When I was running around looking for traces of Hu, I discovered that his case was far from unique. I met families whose loved ones were also suffering from such inhumane treatment - arbitrary detention, abduction and forced disappearance - for their efforts to defend human rights, including the family of Chen Guangcheng, the blind activist from Linyi City, in Shandong Province, who on Thursday was sentenced to more than four years in prison.

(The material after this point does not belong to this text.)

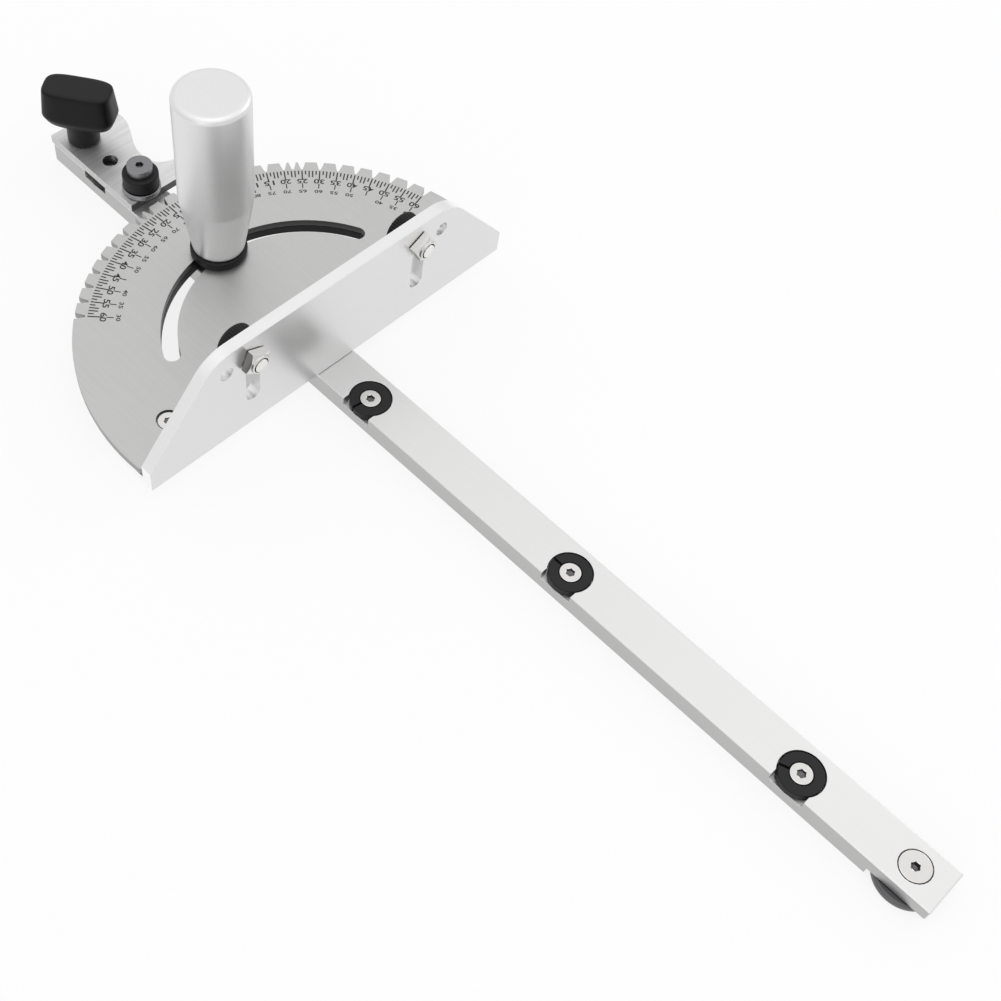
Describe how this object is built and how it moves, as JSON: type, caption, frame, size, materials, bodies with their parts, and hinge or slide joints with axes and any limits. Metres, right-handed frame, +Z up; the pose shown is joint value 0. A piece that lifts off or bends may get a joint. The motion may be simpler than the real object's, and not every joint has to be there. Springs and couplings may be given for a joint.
{
  "type": "miter gauge",
  "caption": "Miter gauge with a slot bar, a notched protractor head, an adjustable fence, a sliding index with a knob and a tall clamping handle.",
  "frame": {"origin": "on the protractor head's pivot axis, in the plane of the bar's bottom face", "axes": "+Y along the bar to its handle end, +X right along the fence, +Z up; the fence faces -Y"},
  "size_m": [0.1806, 0.4558, 0.096],
  "materials": {
    "bar_aluminium": "clear anodised, satin",
    "fence_aluminium": "clear anodised, satin",
    "handle_aluminium": "fine blasted, clear anodised",
    "plate_steel": "brushed",
    "screw_steel": "bright zinc",
    "washer_steel": "dark turned steel",
    "black_nylon": "moulded, matt",
    "black_plastic": "moulded, satin"
  },
  "bodies": {
    "bar": {"miter_bar": "bar_aluminium", "side_disc_1": "black_nylon", "side_disc_2": "black_nylon", "side_disc_3": "black_nylon", "side_disc_4": "black_nylon", "t_slot_washer": "washer_steel", "t_washer_screw": "screw_steel", "pivot_bush": "washer_steel", "pivot_screw": "screw_steel", "handle_stud": "screw_steel", "guide_boss": "washer_steel", "guide_sleeve": "black_nylon", "guide_screw": "washer_steel", "knob_stud": "screw_steel"},
    "head": {"protractor_plate": "plate_steel", "slot_spacer": "black_nylon", "fence_bracket": "fence_aluminium", "bracket_screw_left": "screw_steel", "bracket_screw_right": "screw_steel"},
    "index": {"index_plate": "plate_steel", "index_tooth": "plate_steel", "tooth_screw": "screw_steel"},
    "index_knob": {"index_knob": "black_plastic"},
    "handle": {"handle": "handle_aluminium", "handle_washer": "black_nylon"},
    "side_screw_1": {"side_screw_1": "screw_steel"},
    "side_screw_2": {"side_screw_2": "screw_steel"},
    "side_screw_3": {"side_screw_3": "screw_steel"},
    "side_screw_4": {"side_screw_4": "screw_steel"},
    "left_nut": {"hex_nut_left": "screw_steel"},
    "right_nut": {"hex_nut_right": "screw_steel"},
    "left_fence_knob": {"fence_knob_left": "black_plastic", "fence_bolt_left": "screw_steel"},
    "right_fence_knob": {"fence_knob_right": "black_plastic", "fence_bolt_right": "screw_steel"}
  },
  "joints": [
    {"name": "head_turn", "type": "hinge", "parent": "bar", "child": "head", "pos_m": [0, 0, 0], "axis": [0, 0, 1], "range_deg": [-60, 60]},
    {"name": "index_slide", "type": "slide", "parent": "bar", "child": "index", "axis": [0, -1, 0], "range_m": [0, 0.0045]},
    {"name": "index_knob_turn", "type": "hinge", "parent": "bar", "child": "index_knob", "pos_m": [0, 0.1416, 0], "axis": [0, 0, 1], "continuous": true},
    {"name": "handle_turn", "type": "hinge", "parent": "bar", "child": "handle", "pos_m": [0, 0.0538, 0], "axis": [0, 0, 1], "continuous": true},
    {"name": "side_screw_1_turn", "type": "hinge", "parent": "bar", "child": "side_screw_1", "pos_m": [-0.0018, -0.0365, 0], "axis": [0, 0, 1], "range_deg": [-180, 180]},
    {"name": "side_screw_2_turn", "type": "hinge", "parent": "bar", "child": "side_screw_2", "pos_m": [-0.0018, -0.1395, 0], "axis": [0, 0, 1], "range_deg": [-180, 180]},
    {"name": "side_screw_3_turn", "type": "hinge", "parent": "bar", "child": "side_screw_3", "pos_m": [-0.0018, -0.2425, 0], "axis": [0, 0, 1], "range_deg": [-180, 180]},
    {"name": "side_screw_4_turn", "type": "hinge", "parent": "bar", "child": "side_screw_4", "pos_m": [-0.0018, 0.123, 0], "axis": [0, 0, 1], "range_deg": [-180, 180]},
    {"name": "left_nut_slide", "type": "slide", "parent": "head", "child": "left_nut", "axis": [0, 0, 1], "range_m": [-0.0203, 0.0007]},
    {"name": "right_nut_slide", "type": "slide", "parent": "head", "child": "right_nut", "axis": [0, 0, 1], "range_m": [-0.0203, 0.0007]},
    {"name": "left_fence_knob_turn", "type": "hinge", "parent": "left_nut", "child": "left_fence_knob", "pos_m": [-0.0415, -0.01515, 0.046], "axis": [0, 1, 0], "continuous": true},
    {"name": "right_fence_knob_turn", "type": "hinge", "parent": "right_nut", "child": "right_fence_knob", "pos_m": [0.0415, -0.01515, 0.046], "axis": [0, 1, 0], "continuous": true}
  ]
}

For many days now, Hu has again been subjected to house arrest. Police officers standing guard outside our flat even prevent us from taking walks in the enclosed grounds of Bobo Freedom City. I am followed and watched wherever I go. My colleagues have been told to pull out of our joint business venture, my friends are threatened and driven away, and my neighbors questioned and harassed if they talk to me.
Four official vehicles and a dozen policemen are camped downstairs, observing every movement in our flat. When I dialed the emergency police number, 110, to report illegal tailing, the person who answered my call just hung up. I wrote to the mayor of Beijing to seek help, but I got no answer.
This is how we have to live in Beijing. Our aspirations for freedom and respect for fellow human beings are suffocated, our care for each other as fellow citizens is being destroyed. Beijing fears the force of justice and conscience. Its law-enforcement officials resort to illegal means under cover of darkness to isolate and threaten social activists.
This is the Beijing that will be hosting the "green, high-tech and people's Olympics" in two years' time.
Zeng Jinyan is a businesswoman and an activist involved in environmental issues and the rights of people infected with HIV/AIDS.